Dataset extract:
------
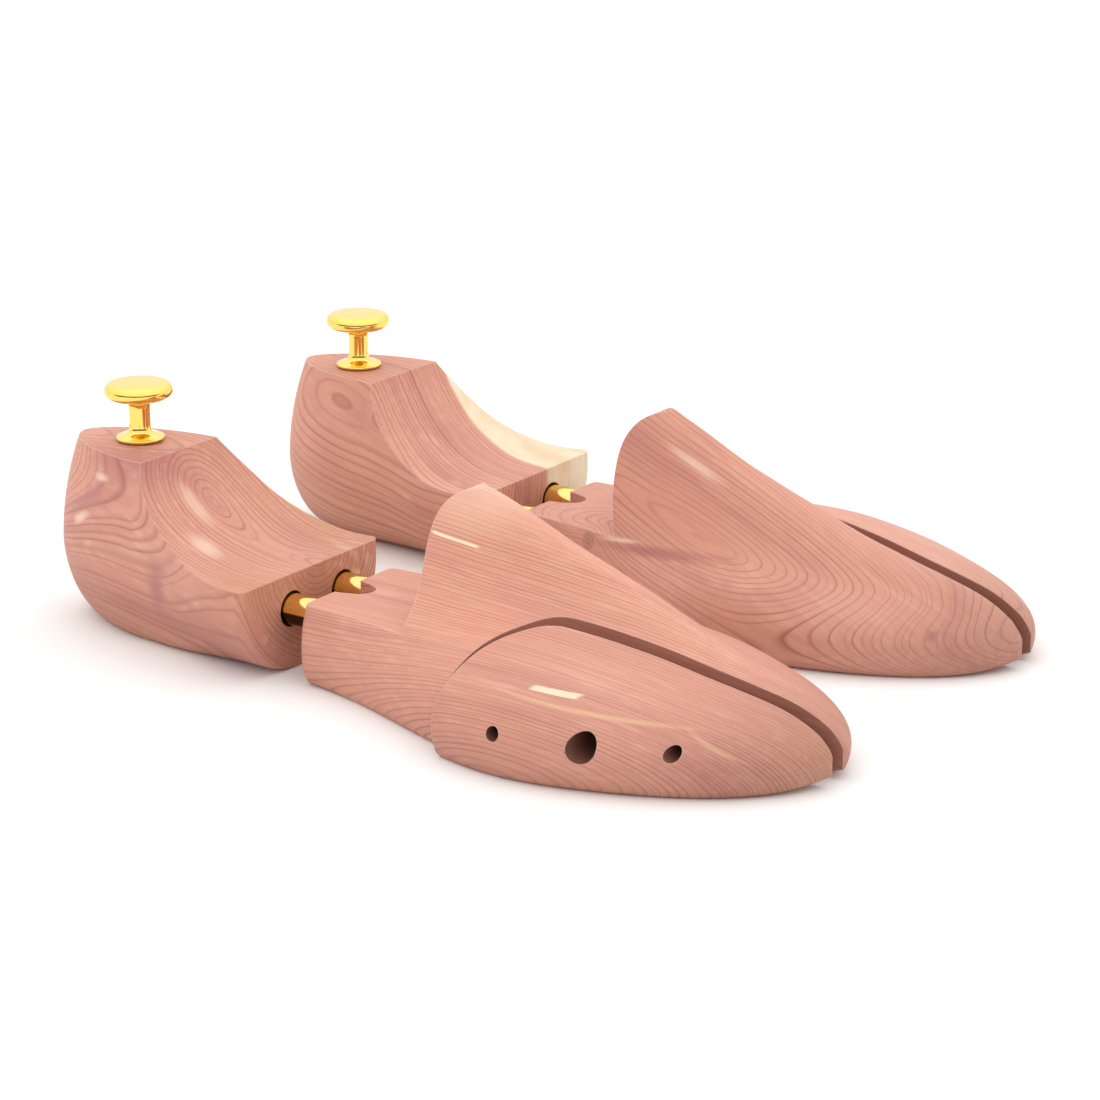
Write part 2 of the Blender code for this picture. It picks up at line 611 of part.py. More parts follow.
def side_block():
    """The side block where it rests, pushed out by its spring."""
    reach = 2 * BALL_HALF_WIDTH_OUTER
    guide_bore = turned("guide_bore", plain_rod(GUIDE_PIN_RADIUS + GUIDE_HOLE_CLEARANCE, -reach, reach))
    ledge_end = -SIDE_SPRING_SEAT
    ledge_start = ledge_end - STOP_LEDGE
    screw_bore = turned("screw_bore", stepped_rod([
        (STOP_HEAD_RADIUS + GUIDE_HOLE_CLEARANCE, -reach, ledge_start),
        (STOP_SHANK_RADIUS + GUIDE_HOLE_CLEARANCE, ledge_start, ledge_end),
        (SPRING_SEAT_RADIUS, ledge_end, reach),
    ]))
    cuts = [("INTERSECT", split_tool(SAW_KERF))]
    for x in guide_places():
        cuts.append(("DIFFERENCE", moved(guide_bore, at(x, 0, GUIDE_HEIGHT) @ TOWARDS_INNER)))
    face = at(STOP_X, split_y(STOP_X) - SAW_KERF, GUIDE_HEIGHT)
    cuts.append(("DIFFERENCE", moved(screw_bore, face @ TOWARDS_INNER)))
    sawn = carved("side_block", toe_blank(), cuts)
    sawn.transform(at(0, -SIDE_SPREAD, 0))
    return sawn


# Metal pieces, each about Z with its seat at z = 0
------
Written exercise: Your task is to output all of the data above word for word.

Expected answer:
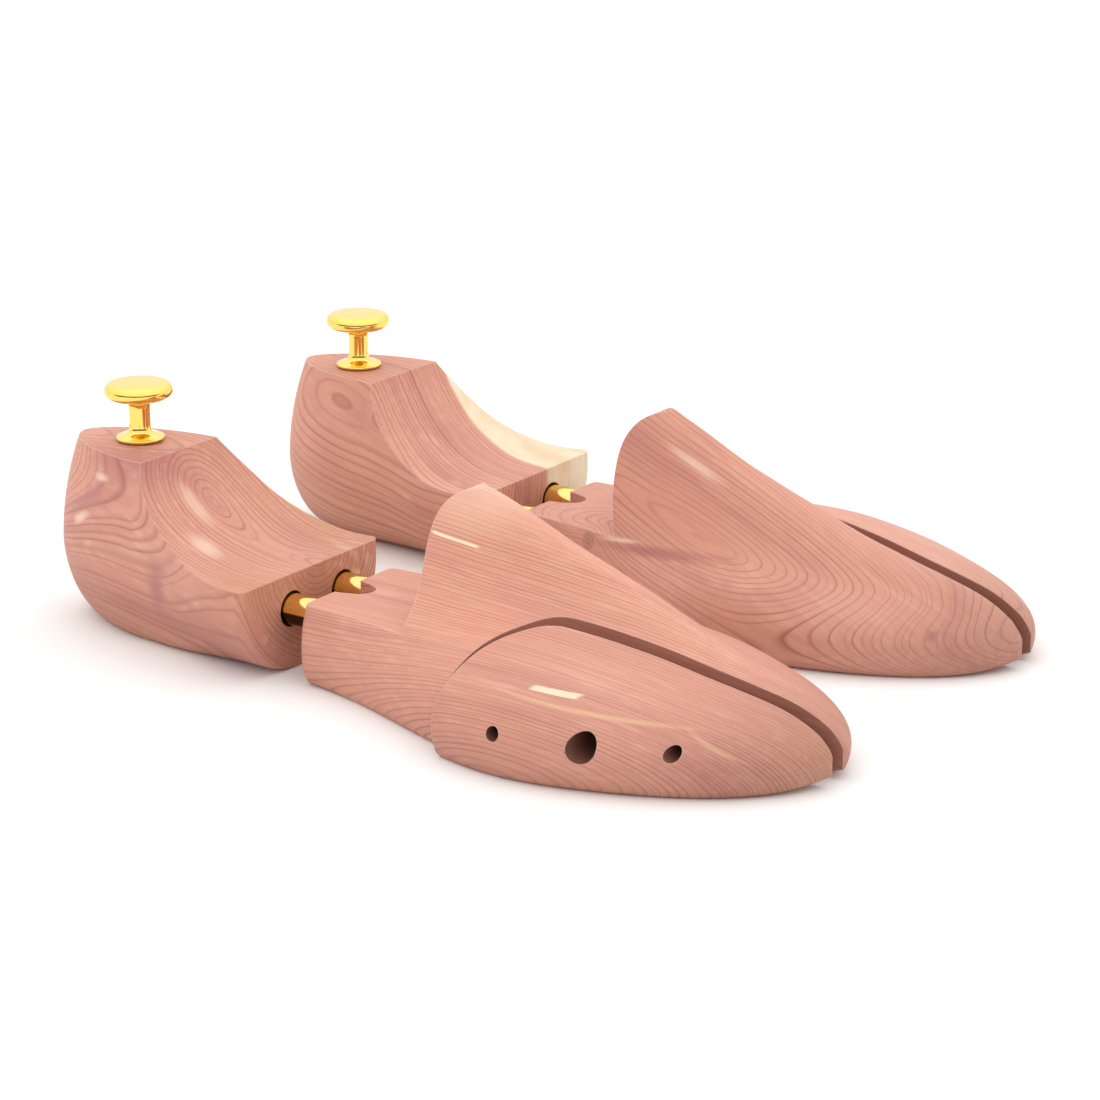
Write part 2 of the Blender code for this picture. It picks up at line 611 of part.py. More parts follow.
def side_block():
    """The side block where it rests, pushed out by its spring."""
    reach = 2 * BALL_HALF_WIDTH_OUTER
    guide_bore = turned("guide_bore", plain_rod(GUIDE_PIN_RADIUS + GUIDE_HOLE_CLEARANCE, -reach, reach))
    ledge_end = -SIDE_SPRING_SEAT
    ledge_start = ledge_end - STOP_LEDGE
    screw_bore = turned("screw_bore", stepped_rod([
        (STOP_HEAD_RADIUS + GUIDE_HOLE_CLEARANCE, -reach, ledge_start),
        (STOP_SHANK_RADIUS + GUIDE_HOLE_CLEARANCE, ledge_start, ledge_end),
        (SPRING_SEAT_RADIUS, ledge_end, reach),
    ]))
    cuts = [("INTERSECT", split_tool(SAW_KERF))]
    for x in guide_places():
        cuts.append(("DIFFERENCE", moved(guide_bore, at(x, 0, GUIDE_HEIGHT) @ TOWARDS_INNER)))
    face = at(STOP_X, split_y(STOP_X) - SAW_KERF, GUIDE_HEIGHT)
    cuts.append(("DIFFERENCE", moved(screw_bore, face @ TOWARDS_INNER)))
    sawn = carved("side_block", toe_blank(), cuts)
    sawn.transform(at(0, -SIDE_SPREAD, 0))
    return sawn


# Metal pieces, each about Z with its seat at z = 0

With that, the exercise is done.